The other colonies were angry at the British for their punishment of Boston. They wondered what punishments might be in store for them. They were also moved by sympathy for the plight of the suffering citizens of Boston. Finally, twelve of the thirteen colonies decided to send representatives to a First Continental Congress to decide what to do about the problem. Congress met for the first time in September 1774.

Congress issued statements complaining about the Intolerable Acts and just about every other act of Parliament since 1765. Congress drew up several petitions to King George III (1738–1820), listing their complaints and asking for a remedy. Congress then agreed to discontinue trade with Great Britain until the problems were addressed. Congress promised to meet again in May 1775 if the problems had not been set right.

King George refused to have anything to do with Congress's petitions. He said Congress was an illegal body and any documents coming from it were also illegal. Meanwhile, the atmosphere in Boston grew more hostile, and General Gage was forced to move there from Salem to keep the peace. Bostonians resented the presence of so many soldiers in town, and they resented Gage's attempts to enforce the Intolerable Acts. During the winter of 1774–75, Massachusetts rebels began to train for war and to stockpile weapons and ammunition at Concord, Massachusetts.

The British government grew more determined to show Boston and the rest of the colonies who was boss. On April 14, 1775, General Gage received instructions to do something that would show he was in charge. Gage decided to send soldiers to Lexington, Massachusetts, to arrest Samuel Adams and his friend, John Hancock (1737–1793), another member of the Sons of Liberty, both of whom had been branded criminals by Parliament. From there, the soldiers were to march on to Concord to seize the rebel weapons stockpiled there.
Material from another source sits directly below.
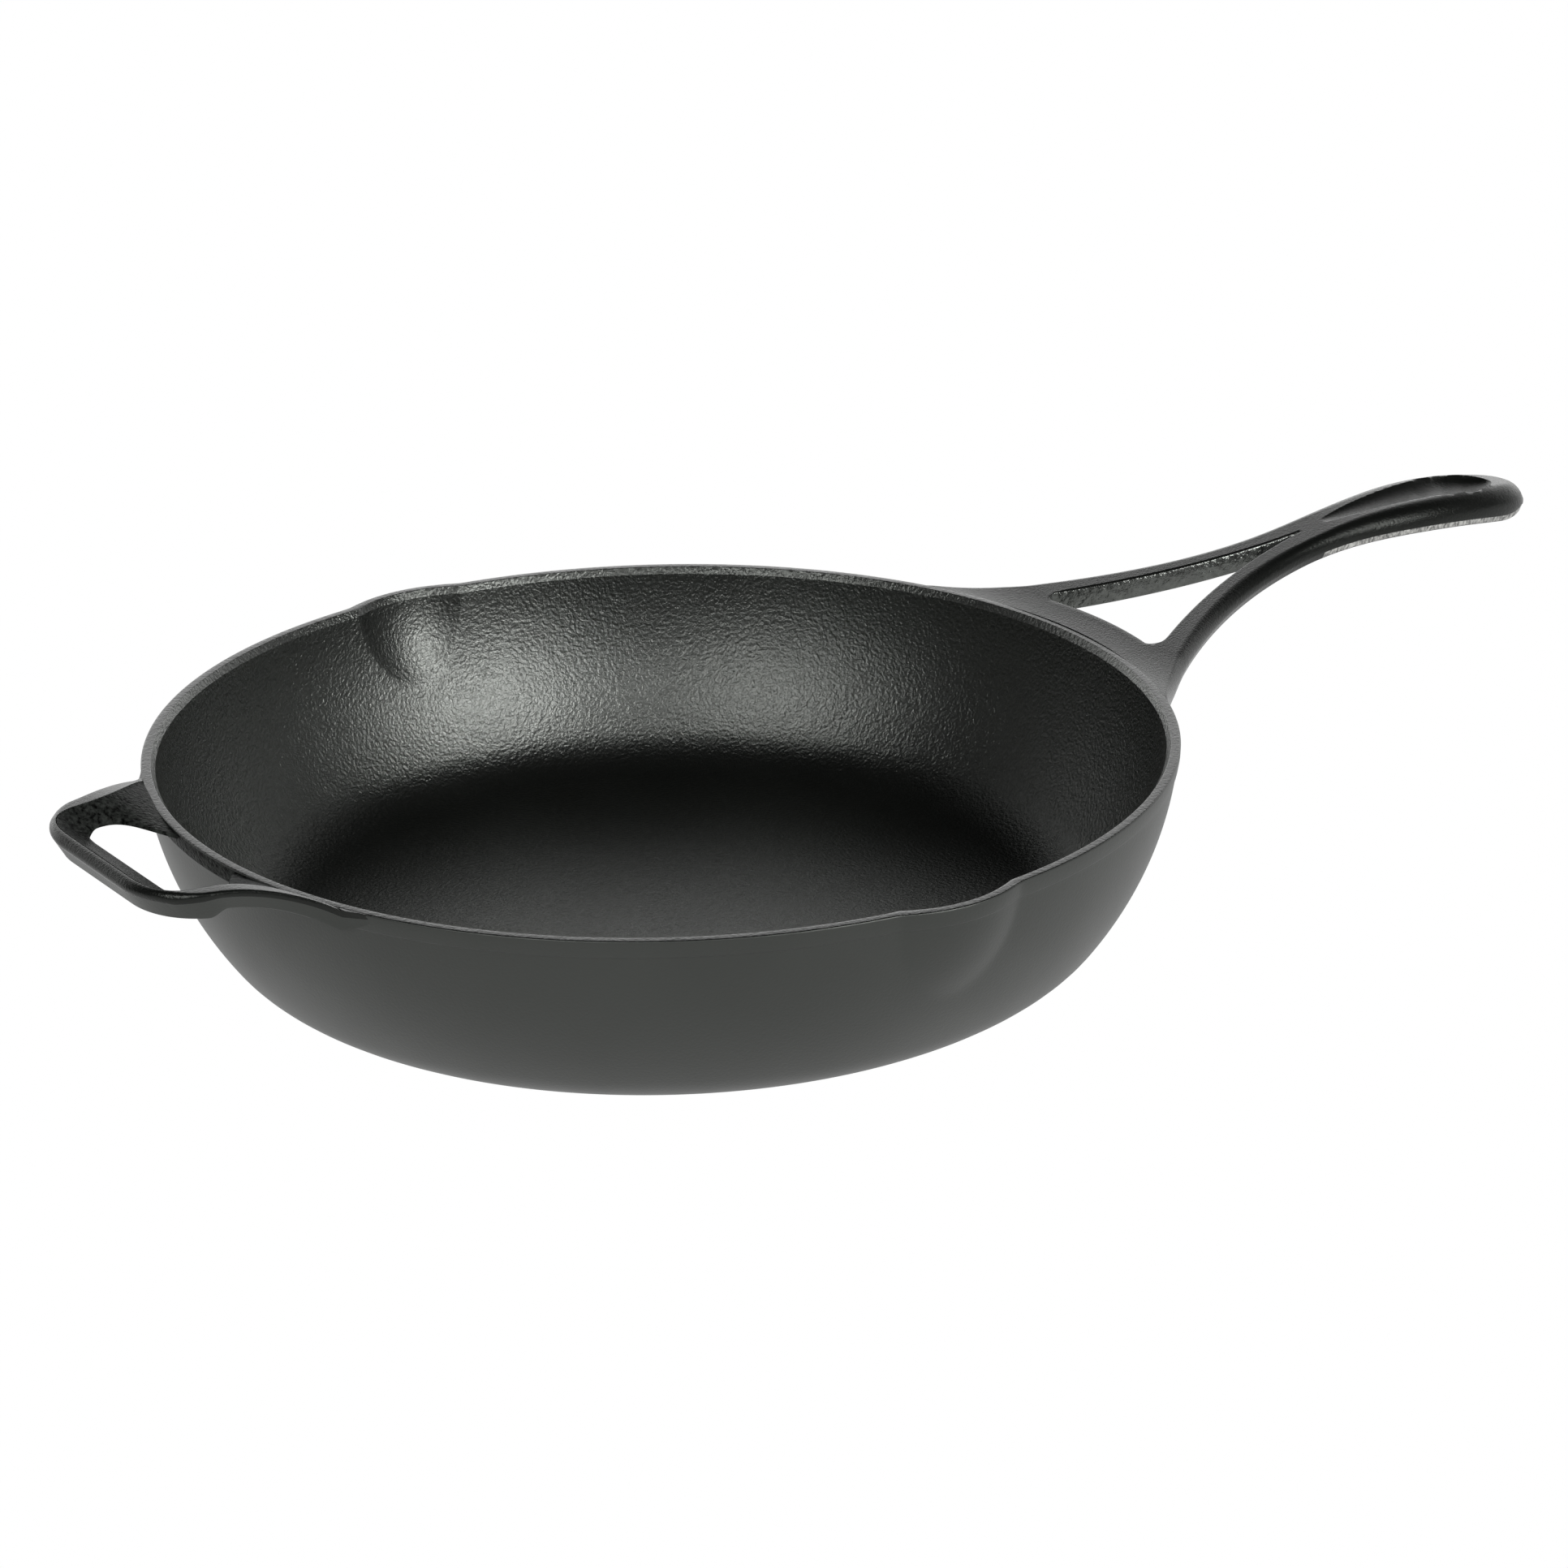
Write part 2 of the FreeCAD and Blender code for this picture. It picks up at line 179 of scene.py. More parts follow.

Alerted by patriots Paul Revere (1735–1818) and William Dawes (1745–1799), a band of between forty and seventy minutemen (citizen-soldiers, prepared to protect their town at a minute's notice) turned out to greet the British at Lexington on April 19. Shots were fired at Lexington and Concord, and the Revolutionary War unofficially began. Hancock and Adams escaped and made their way to Philadelphia for the May 10 meeting of the Second Continental Congress.
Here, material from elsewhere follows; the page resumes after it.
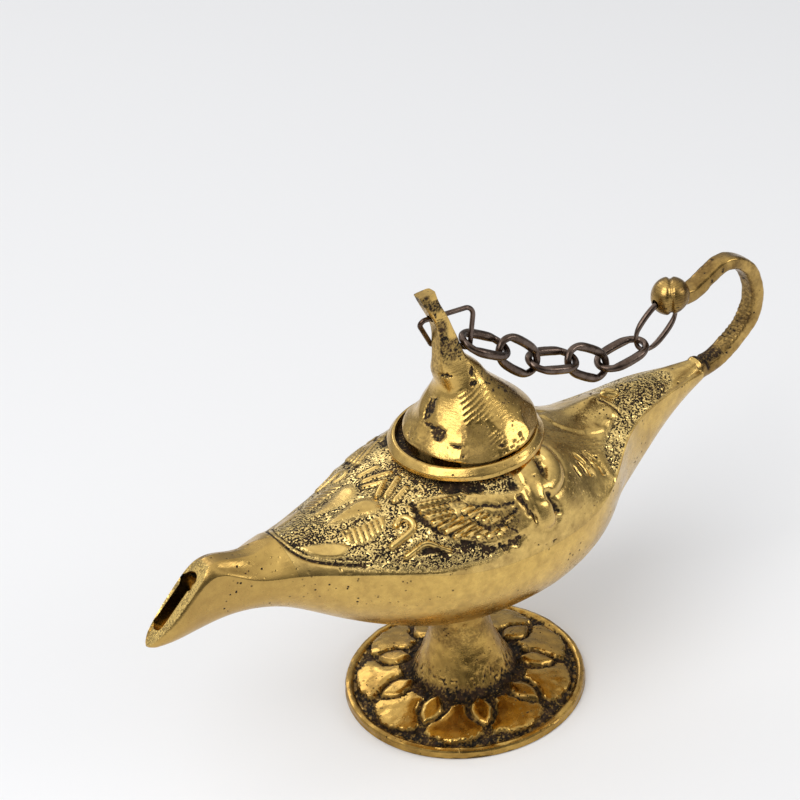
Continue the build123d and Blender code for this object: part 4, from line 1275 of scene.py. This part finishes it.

Meanwhile, in the colony of Virginia, the British-appointed governor, John Murray (1732–1809), known as Lord Dunmore, was shocked by the April 1775 events at Lexington and Concord. These events occurred in addition to some serious trouble he was having at home with patriot Patrick Henry (1739–1799), who was urging armed resistance to the British. Dunmore finally declared martial law in Virginia in November 1775. Martial law is the temporary rule by military authorities, imposed in time of war or when regular rule ceases to function. Lord Dunmore's Declaration of Martial Law opens this chapter.

Although the fighting had already begun, it would be more than a year after the shootings at Lexington and Concord before Congress officially declared America's independence from Great Britain. One of the first accomplishments of the Second Continental Congress was the formation of a Continental Army with George Washington (1732–1799) as its leader. By November 1775, Washington had seventeen thousand men under his command, but their terms of service were due to expire at the end of the year. Washington put out a call for men to enlist. One young man who answered the call was a sixteen-year-old Connecticut farm boy named Joseph Plumb Martin (1760–1850). Long after the war ended, Martin wrote a book about his Revolutionary War experiences called A Narrative of Some of the Adventures, Dangers, and Sufferings of a Revolutionary Soldier. The book was later called, alternatively, Private Yankee Doodle and Yankee Doodle Boy. Some of Martin's wartime exploits are recounted in this chapter, in his own words.

By the winter of 1776, the war had turned against the Americans. Badly outnumbered and seeming to face defeat at every turn, General Washington needed something that would rally Americans whose patriotism was flagging. He found his answer in the stirring words of writer Thomas Paine's (1737–1809) The Crisis. An excerpt appears in this chapter. (A brief biography of Paine and a description of his earlier work, Common Sense, also appear in chapter 1.)

The first battles of the Revolutionary War took place mainly in the north. In 1778–79, the scene shifted to the south for some fierce fighting. Sixteen-year-old Eliza Wilkinson was present at the looting of her sister's South Carolina home by British soldiers. Her firsthand account of that dreadful experience has been preserved and an excerpt appears in this chapter.

The fighting in the south climaxed with the decisive American victory at Yorktown, Virginia, on October 18, 1781. This chapter contains writer and politician Horace Walpole's (1717–1797) comments on what he considered a "disgraceful" British surrender. Many Americans believed the war ended at Yorktown, but George Washington was not so sure. He did not trust the British and could not feel secure until a peace treaty had been signed. When that happy event finally occurred in 1783, Washington was able to say goodbye to his troops. His heartfelt farewell ends this chapter.